Como diz Platão, o que determina o desejo de filosofar é o espanto diante da realidade. Esse espanto interroga-se a si próprio e pede uma resposta. Essa resposta articulada pela norma ocidental chama-se, em geral, Filosofia. Esse espanto liricamente expresso, sem a preocupação de uma resposta, aberto, é Poesia. Mas as primeiras formas de Filosofia exprimiam-se de forma poética. Parménides é um poema. No fundo, todo o poeta persegue sob a forma do onírico o mesmo desejo de entrar em contacto com qualquer coisa que engloba o Sentido geral da sua própria experiência.
P. – E disso terá tido consciência Pessoa, como ninguém em Portugal.
R. – Sim, Pessoa até é um caso curioso, porque demonstrou um interesse intenso pela Filosofia no sentido de disciplina... Possivelmente quis fazer um curso de Filosofia, vemos isso através dos numerosos extractos dos livros que ele lia. Nesse sentido, Fernando Pessoa pertence igualmente a uma maneira clássica de encarar a Filosofia. A Filosofia devia dar-lhe a resposta à interrogação última, devia dar-lhe, em termos racionais, o Absoluto. E porque ela não lha dá, ele fractura-se espiritualmente, psiquicamente, abdica da ideia de encontrar uma Filosofia que resuma o mistério do Universo e compreende que esse é um ideal inexequível e que há maneiras diversas de se aproximar desse Absoluto. Pessoa compreende que o Absoluto é um mito e que não há senão uma pluralidade de caminhos, todos com a mesma possibilidade de serem essa Verdade que não existe.

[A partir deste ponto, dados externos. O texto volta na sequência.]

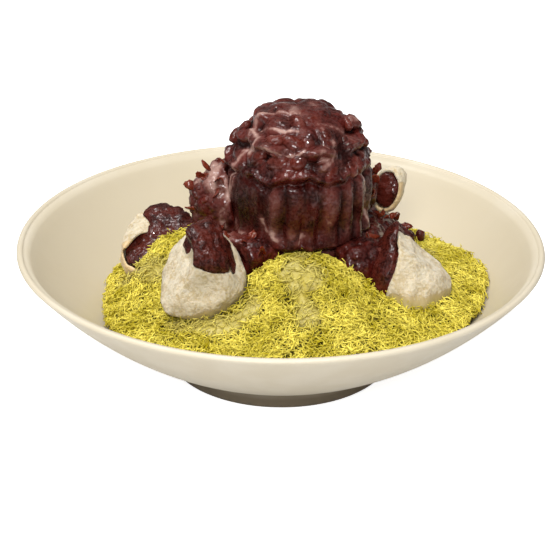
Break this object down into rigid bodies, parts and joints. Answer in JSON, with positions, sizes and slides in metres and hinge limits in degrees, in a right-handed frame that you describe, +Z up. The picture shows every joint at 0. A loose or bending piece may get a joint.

P. – Coisa engraçada neste seu livro é que quando Eduardo Lourenço já está muito embrenhado em Fernando Pessoa, às tantas pára e diz mais ou menos, isto: «Atenção, que o Fernando Pessoal é muito complicado». Neste livro e nos outros, aliás. Normalmente, a orientação dos ensaios pessoanos é a contrária: fazer-nos ver que, afinal, Fernando Pessoa se explica...
R. – Isso é porque eu penso que não se pode dar-lhe a volta.

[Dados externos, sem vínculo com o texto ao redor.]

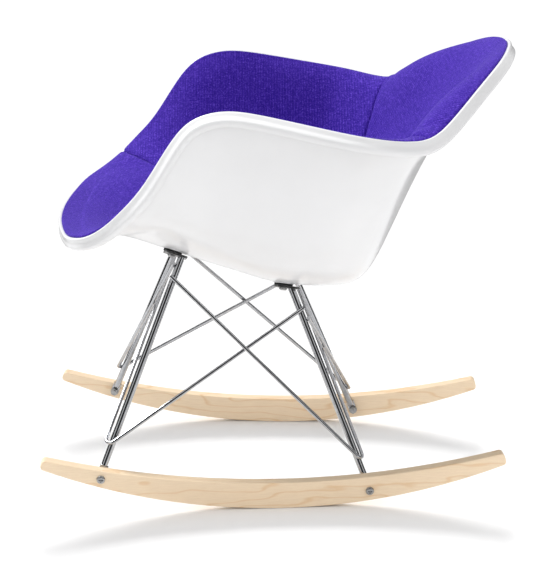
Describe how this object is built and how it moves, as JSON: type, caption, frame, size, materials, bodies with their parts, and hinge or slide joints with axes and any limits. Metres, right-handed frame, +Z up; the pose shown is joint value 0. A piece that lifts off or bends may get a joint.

P. – Nem quer dar-lhe a volta...
R. – Sim, eu também não quero dar-lhe a volta. Não é possível, porque Pessoa já dá a volta possível a si mesmo. O texto de Pessoa é um autotexto, um texto sobre o próprio texto. E essa é a novidade que não existia na poesia anterior. Nem mesmo naquela que disso se poderia aproximar, pelo seu desejo de interrogar a Esfinge até ao último limite, como a de Antero. Mas Antero não tem esse olhar triplo, em que não há possibilidade de parar em parte nenhuma.
É por isso que desconfio de toda a gente que me vem dizer que Fernando Pessoa foi isto ou aquilo... Eu não sou capaz de dizer o que é que Fernando Pessoa foi.
P. – Cada vez mais incapaz?
R. – Cada vez mais. E, no entanto, gostaria que, lendo-me, as pessoas tivessem o sentimento de que, nessa renúncia a uma imagem completa, eu estou mais próximo do Pessoa do que um outro tipo de discurso que quereria dissolvê-lo. Exactamente dissolvê-lo.»